«Когда он говорит, он высказывает удивительные вещи. Однако довольно часто он заканчивает словом мысль, начатую в его рассудке, или начинает фразу, которую заканчивает мысленно. Другим людям он покажется больным, для меня, живущей в его мыслях, все его идеи ясны. Я прохожу по дороге, проложенной его духом, и, хотя я не знаю всех ее поворотов, тем не менее мне удается встретиться с ним у цели»/11, с. 161/.
Здесь Бальзак завершает свое описание клинической картины этой идеовербальной дискордантностью и представляется почти последователем Ph. Pinel /1745-1826/: умопомешательство имеет рассудок, и сумасшедший не бессмыслен для того, кто сумеет воспринять его рассуждения.
Психическое расстройство соответствует «той концепции, что помешательство не есть потеря интеллекта ни со стороны умственных способностей, ни со стороны проявления воли, но есть расстройство духа, противоречие в рассудке, который все еще существует», — основание по Г. Гегелю /1770-1831/ для «такого гуманного обращения и лечения…, которое предполагает больного разумным и отыскивает в нем прочную точку опоры, чтобы подойти к нему с этой стороны, за что Ph. Pinel имеет право на самую большую признательность» /Энциклопедия философских наук/.
Мы взяли за отправную точку нашей истории литературное описание болезни, культурную эволюцию которой мы хотим проследить, потому что оно было дано одним из первых, потому что Бальзак может на этом основании рассматриваться как один из предшественников ее исследования, а также и потому, что оно показывает лучше, чем первое медицинское описание, данное ей в ту же самую эпоху, эпоху июльской монархии, какие у нее есть соответствия в других сведениях о культуре того времени. Открыть болезнь не означает на самом деле только идентифицировать некоторое количество симптомов (которые, впрочем, другие наблюдатели уже могли заметить) и объединить их в связное целое, в структуру, но также предложить теорию, объясняющую ее генез, теорию, находящуюся в соответствии с научными знаниями и философией данного времени. Так, если взять пример болезни, которую мы часто будем встречать в ходе этой истории — «дрожательный паралич», описанный в 1817 г. сэром James Parkinson, еще рассматриваемой в эпоху, о которой мы говорим как невроз в смысле, придававшемся этому термину после Ph. Pinel, — то она будет «открыта» в качестве неврологической болезни J. Charcot /1825-1893/ только в 1868 г., когда последний поставит ее в связь с поражениями центральных серых ядер головного мозга и предложит называть ее по фамилии своего предшественника.

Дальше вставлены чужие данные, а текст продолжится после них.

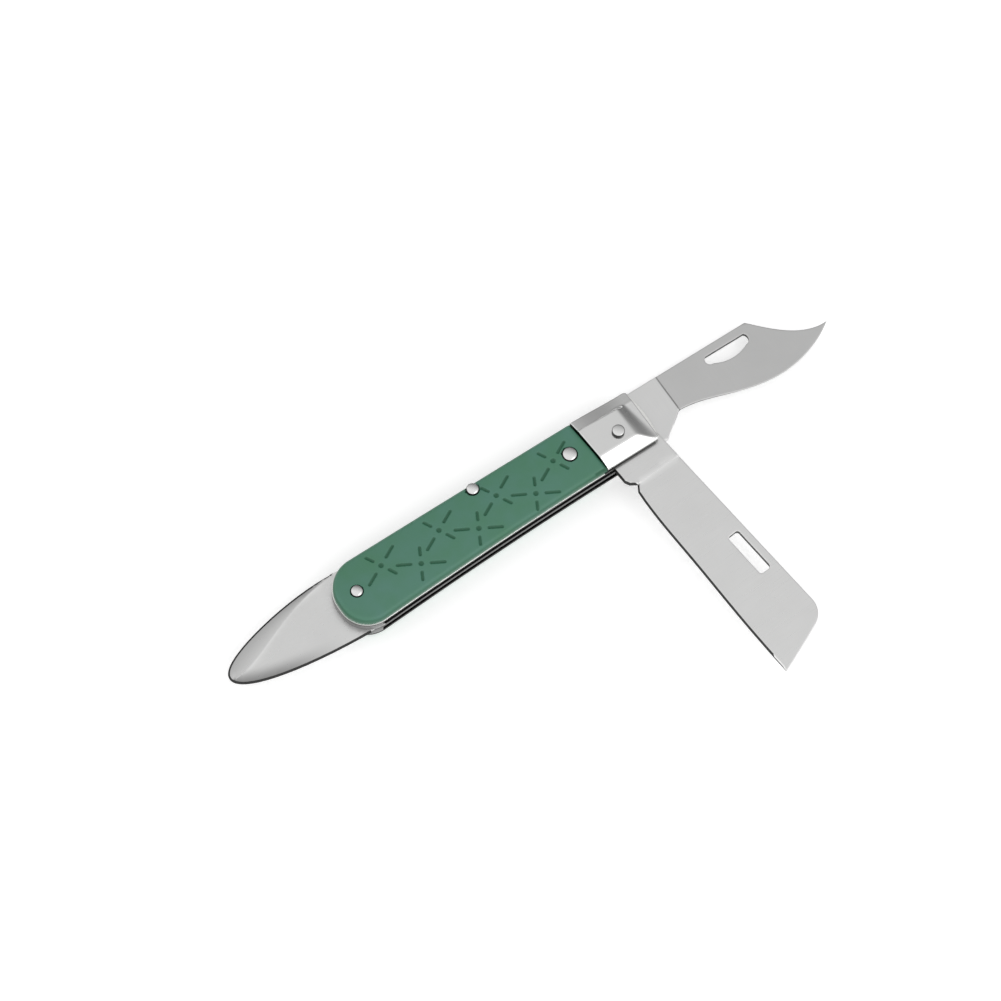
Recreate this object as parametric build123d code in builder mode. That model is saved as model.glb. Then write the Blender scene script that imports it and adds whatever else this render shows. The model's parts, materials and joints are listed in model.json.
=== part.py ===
from build123d import *
import math
import os

# Folding grafting knife: two slip-joint blades in a three-plate handle, with a fixed bark opener.
# Frame: +X is the bolster end, -X the bark opener, +Y the spring side of the handle, -Y the side the
# blades swing out of, +Z the front. The knife lies on its back bolster, the curved blade fully open
# and the straight blade at its half stop. The origin is the middle of that footprint, on the surface.
# Millimetres. The pieces are drawn about the pivot axis and the middle plane of the centre plate.

# Thicknesses
PLATE_T = 1.4
CHANNEL_T = 2.0
LINER_T = 0.8
BOLSTER_T = 2.4
FRONT_SCALE_T = 2.3
BACK_SCALE_T = 2.0
BLADE_T = 1.9

# Handle outline
HANDLE_FRONT = 8.7
HANDLE_REAR = -88.0
SPINE_Y = (9.3, 9.1, 8.7)
OPENING_Y = (-6.9, -7.8, -10.2)
FRONT_R = 1.0
FRONT_CHAMFER = 0.6
REAR_SPINE_R = 9.0
REAR_OPENING_R = 8.0
JUNCTION_X = -8.4
JUNCTION_SLANT = 0.07
JUNCTION_GAP = 0.2
LINER_MARGIN = 0.3
LINER_NOSE = 1.0
LINER_CHAMFER = 1.6

# Bolster relief
FACET_Y = -3.1
FACET_RIM = 0.7
FACET_SLOPE = 0.42
STRIP_Y = 5.9
STRIP_SLOPE = 0.17
STRIP_DROP = 0.1
STEP_START_X = 3.0
STEP_END = ((6.5, STRIP_Y), (10.5, -15.0))
STEP_DROP = 1.45

# Scales
CROWN_R = 75.0
SCALE_EDGE_R = 1.2
GROOVE_W = 0.75
GROOVE_DEPTH = 0.35
DOT_R = 0.55

# Pins and rivets: place, shank radius and head radius
PIVOT_R = 1.5
PIVOT_HEAD_R = 1.7
PIVOT_HEAD_T = 1.1
RUNNING_GAP = 0.05
SPRING_PIN = ((-41.2, 7.4), 1.1, 1.65)
TAIL_PIN = ((-82.2, 0.0), 1.0, 1.6)
RIVET = ((-14.3, 1.7), 1.2, 1.95)
HEAD_T = 0.9
HEAD_PROUD = 0.5
HEAD_ROUND = 0.35

# Slip joint: the three flats of each tang stand FLAT_D from the pivot
FLAT_D = 5.0
TANG_CORNER_R = 5.66
CLOSED_FLAT_L = 5.7
HALF_STOP = math.radians(86)
TRAVEL = math.radians(174)
SPRING_HEAD_X = (-5.6, 5.0)
SPRING_ARM_Y = 6.4
SPRING_BOSS_Y = 5.2
SPRING_BOSS_L = 7.0
SPRING_RAMP = 1.5
TAIL_BLOCK_X = -80.5
TAIL_BLOCK_R = 3.0

# Blades: p runs from the pivot to the tip, q from the pivot to the back of the blade
SHOULDER_P = 5.2
RICASSO_P = 6.5
RICASSO_END_P = 11.3
RICASSO_Q = -6.6
GRIND_BACK_T = 1.6
STRAIGHT_REACH = 77.7
STRAIGHT_EDGE_Q = -6.3
STRAIGHT_BELLY_Q = -6.56
STRAIGHT_GRIND_P = 13.8
STRAIGHT_BACK_Q = (9.2, 11.9)
STRAIGHT_END_P = 70.6
STRAIGHT_CORNER_R = 6.0
STRAIGHT_BEVEL_W = 0.34
STRAIGHT_BEVEL_T = 1.44
STRAIGHT_SLOT = ((46.4, 7.0), (13.2, 3.5), 0.8)
STRAIGHT_SLOT_TURN = 2
CURVED_REACH = 67.9
CURVED_EDGE_Q = -7.5
CURVED_EDGE_T = 0.3
CURVED_GRIND_P = 19.4
CURVED_BACK_Q = (9.8, 10.0)
CURVED_CORNER_P = 48.8
CURVED_RICASSO_END_P = 12.2
EDGE_T = 0.1

# Bark opener
OPENER_REACH = -121.6
OPENER_ROOT_X = -84.0
OPENER_TIP_Y = -0.6
OPENER_TAPER = ((-76.0, -8.5), (-76.0, 8.4))
RIDGE_TIP = (-120.0, -1.5)
OPENER_RIM_T = 0.5

# Heights above the middle plane
LINER_Z = PLATE_T / 2 + CHANNEL_T
COVER_Z = LINER_Z + LINER_T
STACK_Z = COVER_Z + BOLSTER_T
BLADE_Z = PLATE_T / 2 + (CHANNEL_T - BLADE_T) / 2
FRONT = 1
BACK = -1
REGION = 15.0

# The pivot, in the part's own frame
PIVOT_X = -(CURVED_REACH + OPENER_REACH) / 2
STRAIGHT_LOW_Y = STRAIGHT_REACH * math.sin(HALF_STOP) - STRAIGHT_EDGE_Q * math.cos(HALF_STOP)
PIVOT_Y = (STRAIGHT_LOW_Y - CURVED_BACK_Q[1]) / 2
PIVOT_Z = STACK_Z

# The moulded grip pattern: a plain row of crosses that lean by turns to one side and the other. Each is a
# dot with strokes around it, as (angle, start, end).
CROSS_ARMS = [(0, 2.7, 6.2), (90, 2.4, 4.4), (180, 2.7, 6.2), (270, 2.4, 4.4)]
CROSS_COUNT = 7
CROSS_START_X = -19.0
CROSS_SPACING = 9.0
CROSS_Y = 2.6
CROSS_LEAN = 28
CROSSES = [
    (
        (CROSS_START_X - CROSS_SPACING * i, CROSS_Y * (-1) ** i),
        [(angle + CROSS_LEAN * (-1) ** i, start, end) for angle, start, end in CROSS_ARMS],
    )
    for i in range(CROSS_COUNT)
]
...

Болезни в современной научной медицине действительно могут быть названы именем того, кто дал им первое клиническое описание, или того, кто объяснил удовлетворительным образом механизмы, вызывающие их. По крайней мере, для их обозначения придумывается адекватный неологизм, предпочтительно с греческими или латинскими корнями. Семантическая эволюция терминов, под которыми известна болезнь, подобна отражению ее культурной истории.
В средние века болезни носили имя святого покровителя, которому следовало молиться, чтобы предохранить себя от нее или излечиться, и значимость святого была пропорциональна опасности болезни. Так же обстоит дело и с современными наименованиями. Название, данное болезни, может способствовать тому, чтобы запустить ее ход, если можно так выразиться.
История данной болезни, которую мы уже заранее называем шизофренией в этой первой части, является хорошей иллюстрацией этого. Как мы увидим, известная под названием «деменция прекокс» в течение более чем полувека, она будет полностью распознана только тогда, когда в 1911 г. E. Bleuler обозначит ее этим неологизмом, созданным для выражения пояснительной теории, предложенной им, и которую мы рассмотрим в третьей главе, где увидим, как была принята эта новая концепция.
Но очевидно, что шизофрения существовала до этого открытия, как существовал в Атлантическом океане континент между Европой и Азией до того, как Христофор Колумб открыл Новый Свет, который был назван Америкой. Поэтому мы должны рассмотреть этапы этого доблейлеровского периода, этапы истории «деменции прекокс», с которой началось исследование этого Нового Света человеческого рассудка.
Необходимость пояснительной теории не ускользнула от внимания Бальзака, чтобы истолковать умопомешательство Луи Ламбера, но та, которую он выбрал, удивительна в наших глазах, если не в глазах его современников.